I didn't want to do that since @mine.each and .has_key? was going to be
evaluated often and in many places.
ie. The optimization tweak would have been a shot gun
hack all over the place.

However, if anybody had listened to me about the Null Object pattern and
nil....

I wouldn't have had to do anything.


John Carter Phone : (64)(3) 358 6639
Tait Electronics Fax : (64)(3) 359 4632
PO Box 1645 Christchurch Email : (e-mail address removed)
New Zealand

Carter's Clarification of Murphy's Law.

"Things only ever go right so that they may go more spectacularly wrong later."

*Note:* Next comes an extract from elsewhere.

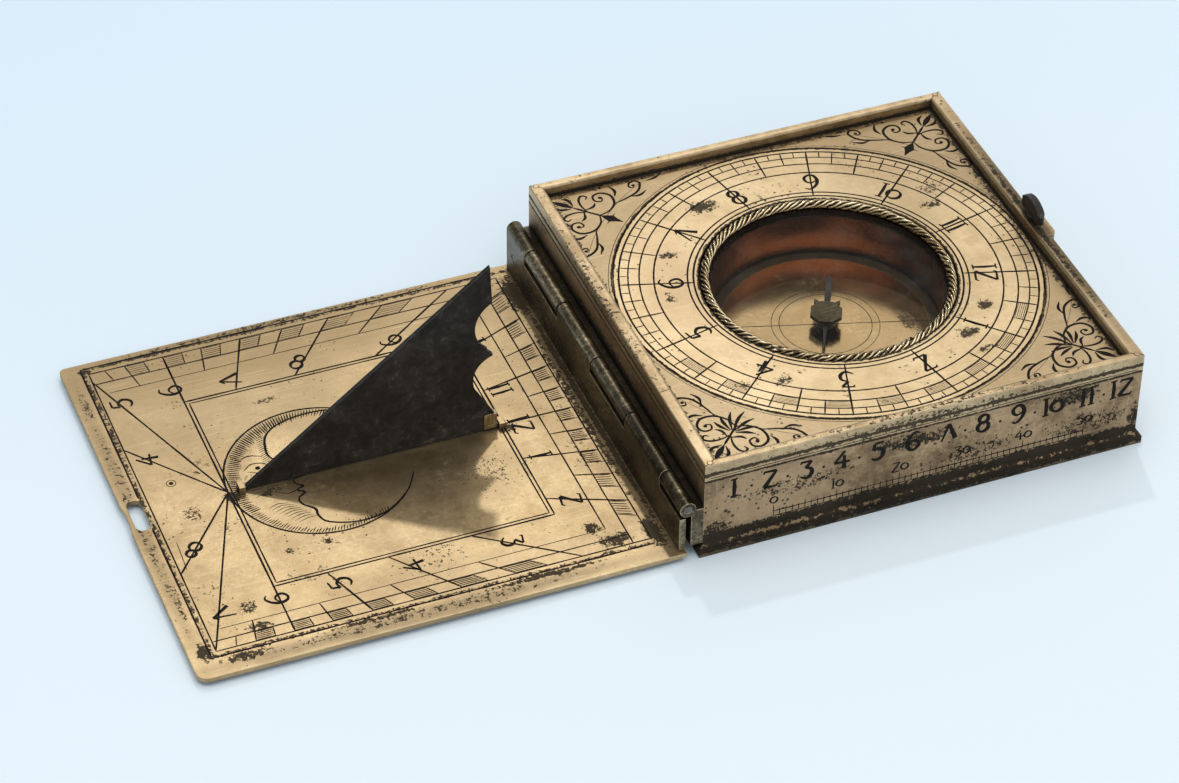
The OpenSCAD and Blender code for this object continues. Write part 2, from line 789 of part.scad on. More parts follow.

From this principle, all of life and physics may be deduced.
 
R

Ryan Davis

I have a couple of classes like so...

class Foo
def step1
@mine = Hash.new
# Perhaps stuff things into @mine
end

def step2
@mine.each_pair do |key,value|
# Do stuff
end
end
end

Profiling with my "new" profiler shows that I'm creating many many
Hash objects, probably way more than I need. In fact most of them
are empty.

Optimization trick...

Maybe it is just me, but I find your original code much easier to
read and intuitive than your second version. There is just too much
wonky-thought going on in the second version and it'll make it easy
to get it wrong (esp if this pattern spreads throughout a large code
base). I don't know what your real code is doing, but creating empty
hashes seems fine to me. They don't actually cost all that much:

% time ruby -e '1_000_000.times do Hash.new; end'

real 0m7.107s
user 0m3.432s
sys 0m0.101s

(with itunes running in the background no less)

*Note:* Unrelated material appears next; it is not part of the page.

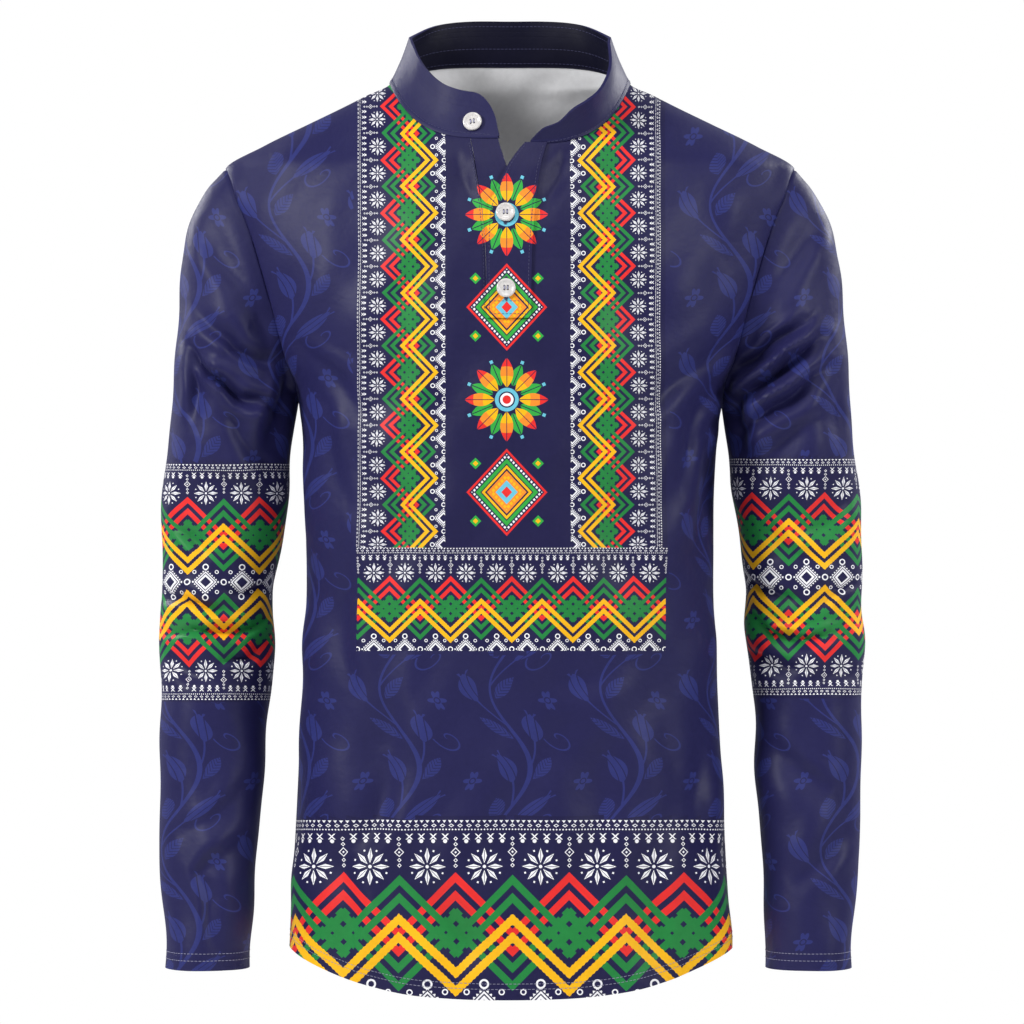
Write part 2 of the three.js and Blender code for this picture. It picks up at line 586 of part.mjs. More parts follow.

One suggestion I could make is to recycle if you really are making
too many empty hashes. If you are running step1/2 in a loop and doing
a lot of such work, only reinstantiate @mine if you need to:

def initialize
@mine = Hash.new
end

def step1
@mine = Hash.new unless @mine.empty?
# ...
end

That is only a teeny change to your original logic and meets your
goals of creating less hashes. I can read that and grok the intent
immediately. I can't with your rewrite.
 
J

John Carter

Maybe it is just me, but I find your original code much easier to read and
intuitive than your second version. There is just too much wonky-thought
going on in the second version and it'll make it easy to get it wrong (esp if

Like any optimization, premature, it's the root of all programming evil.
In my case profiling showed up a case where I was starting to consume
significant non-GC'able memory resources which were slowing the system as
a whole.

In this case it was worth it. In general, no.

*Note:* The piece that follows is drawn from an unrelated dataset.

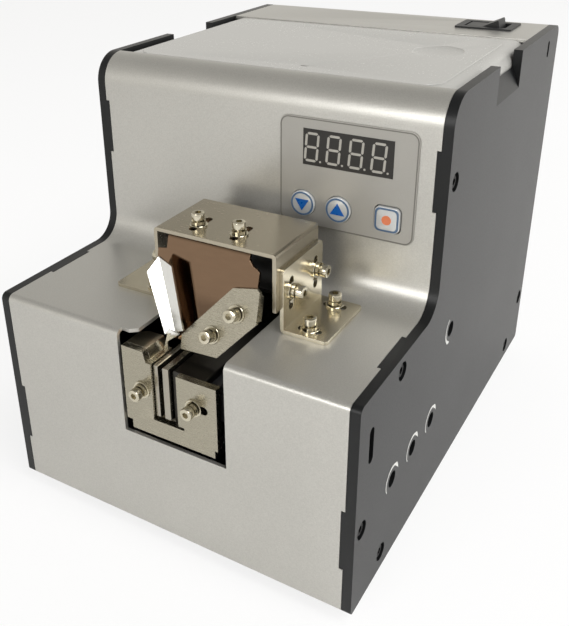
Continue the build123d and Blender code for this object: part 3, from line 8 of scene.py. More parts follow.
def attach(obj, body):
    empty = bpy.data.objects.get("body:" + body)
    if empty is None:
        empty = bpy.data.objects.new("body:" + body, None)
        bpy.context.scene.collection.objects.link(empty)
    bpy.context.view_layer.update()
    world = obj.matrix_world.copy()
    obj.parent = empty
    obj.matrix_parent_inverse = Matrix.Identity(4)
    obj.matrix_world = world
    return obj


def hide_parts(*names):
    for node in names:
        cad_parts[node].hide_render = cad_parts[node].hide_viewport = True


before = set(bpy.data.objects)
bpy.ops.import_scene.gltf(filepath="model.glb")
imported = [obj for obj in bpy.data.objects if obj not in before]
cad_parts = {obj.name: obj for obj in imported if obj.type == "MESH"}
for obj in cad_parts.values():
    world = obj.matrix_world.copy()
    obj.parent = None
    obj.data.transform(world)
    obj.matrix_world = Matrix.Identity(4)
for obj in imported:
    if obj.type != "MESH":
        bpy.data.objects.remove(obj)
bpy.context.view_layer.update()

John Carter Phone : (64)(3) 358 6639
Tait Electronics Fax : (64)(3) 359 4632
PO Box 1645 Christchurch Email : (e-mail address removed)
New Zealand

Carter's Clarification of Murphy's Law.

"Things only ever go right so that they may go more spectacularly wrong later."

From this principle, all of life and physics may be deduced.